*To be done:*
Up to and including the line with "trails towards +X.", reproduce the listing below exactly, beginning at its first line.

*Data lines:*
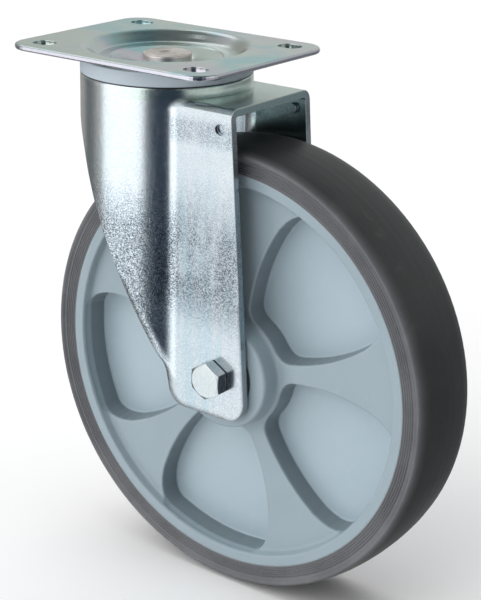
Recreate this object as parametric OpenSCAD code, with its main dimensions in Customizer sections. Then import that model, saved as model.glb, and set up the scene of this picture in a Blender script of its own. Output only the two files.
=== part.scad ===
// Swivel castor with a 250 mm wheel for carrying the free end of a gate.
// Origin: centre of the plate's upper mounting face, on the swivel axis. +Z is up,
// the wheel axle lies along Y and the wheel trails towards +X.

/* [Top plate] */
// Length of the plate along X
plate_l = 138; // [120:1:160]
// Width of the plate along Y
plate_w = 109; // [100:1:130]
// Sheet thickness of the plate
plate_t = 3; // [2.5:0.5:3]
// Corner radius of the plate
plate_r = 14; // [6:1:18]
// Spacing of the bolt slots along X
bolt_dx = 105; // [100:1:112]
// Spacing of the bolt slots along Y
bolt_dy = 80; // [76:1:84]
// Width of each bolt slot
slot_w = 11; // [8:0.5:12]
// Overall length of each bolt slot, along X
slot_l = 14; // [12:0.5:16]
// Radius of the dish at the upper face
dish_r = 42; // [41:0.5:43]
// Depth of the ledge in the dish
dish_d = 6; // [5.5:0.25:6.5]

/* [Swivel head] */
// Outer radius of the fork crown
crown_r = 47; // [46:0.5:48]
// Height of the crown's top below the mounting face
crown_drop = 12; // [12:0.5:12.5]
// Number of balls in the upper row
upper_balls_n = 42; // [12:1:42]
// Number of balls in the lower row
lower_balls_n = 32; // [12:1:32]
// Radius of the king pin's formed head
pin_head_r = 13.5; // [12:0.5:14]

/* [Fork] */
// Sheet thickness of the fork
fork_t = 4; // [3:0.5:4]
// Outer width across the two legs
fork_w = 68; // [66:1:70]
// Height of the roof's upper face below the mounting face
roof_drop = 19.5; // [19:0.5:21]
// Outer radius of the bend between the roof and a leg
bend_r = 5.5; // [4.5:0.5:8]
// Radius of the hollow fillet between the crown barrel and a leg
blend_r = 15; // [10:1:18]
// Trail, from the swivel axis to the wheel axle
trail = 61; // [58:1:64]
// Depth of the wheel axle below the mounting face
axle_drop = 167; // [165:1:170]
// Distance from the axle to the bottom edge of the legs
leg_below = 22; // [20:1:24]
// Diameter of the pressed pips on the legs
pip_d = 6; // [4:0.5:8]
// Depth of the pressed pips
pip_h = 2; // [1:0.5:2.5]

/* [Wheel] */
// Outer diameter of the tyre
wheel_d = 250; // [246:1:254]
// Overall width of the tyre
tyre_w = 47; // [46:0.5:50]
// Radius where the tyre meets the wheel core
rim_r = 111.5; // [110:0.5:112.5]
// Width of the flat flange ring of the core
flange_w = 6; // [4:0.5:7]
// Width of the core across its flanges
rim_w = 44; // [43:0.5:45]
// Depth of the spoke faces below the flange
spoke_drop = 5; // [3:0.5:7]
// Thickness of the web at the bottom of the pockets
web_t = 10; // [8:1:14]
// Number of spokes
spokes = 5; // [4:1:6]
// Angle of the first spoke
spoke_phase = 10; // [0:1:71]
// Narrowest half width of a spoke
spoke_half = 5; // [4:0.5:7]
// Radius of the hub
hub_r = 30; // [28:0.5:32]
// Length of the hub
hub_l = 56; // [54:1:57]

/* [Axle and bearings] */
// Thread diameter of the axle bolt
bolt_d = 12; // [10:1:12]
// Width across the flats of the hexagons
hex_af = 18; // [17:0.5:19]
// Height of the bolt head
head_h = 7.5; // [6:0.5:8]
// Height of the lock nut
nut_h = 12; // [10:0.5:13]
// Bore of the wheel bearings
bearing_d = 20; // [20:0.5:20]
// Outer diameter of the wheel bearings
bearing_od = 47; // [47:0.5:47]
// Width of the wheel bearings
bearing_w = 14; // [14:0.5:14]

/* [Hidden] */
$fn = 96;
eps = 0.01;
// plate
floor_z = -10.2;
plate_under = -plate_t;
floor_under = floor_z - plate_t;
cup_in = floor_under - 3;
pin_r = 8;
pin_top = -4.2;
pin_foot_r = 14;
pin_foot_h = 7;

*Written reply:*
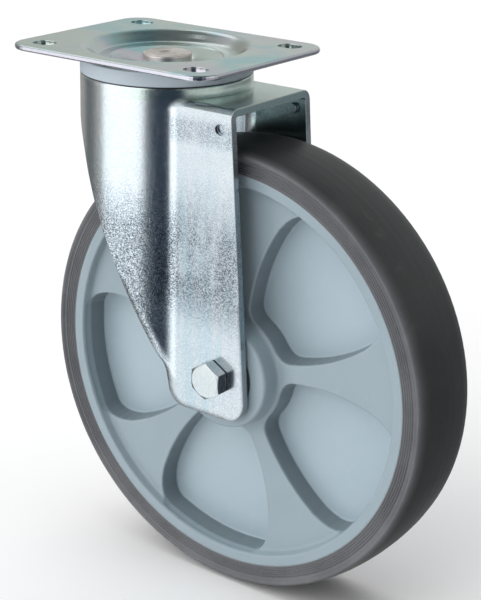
Recreate this object as parametric OpenSCAD code, with its main dimensions in Customizer sections. Then import that model, saved as model.glb, and set up the scene of this picture in a Blender script of its own. Output only the two files.
=== part.scad ===
// Swivel castor with a 250 mm wheel for carrying the free end of a gate.
// Origin: centre of the plate's upper mounting face, on the swivel axis. +Z is up,
// the wheel axle lies along Y and the wheel trails towards +X.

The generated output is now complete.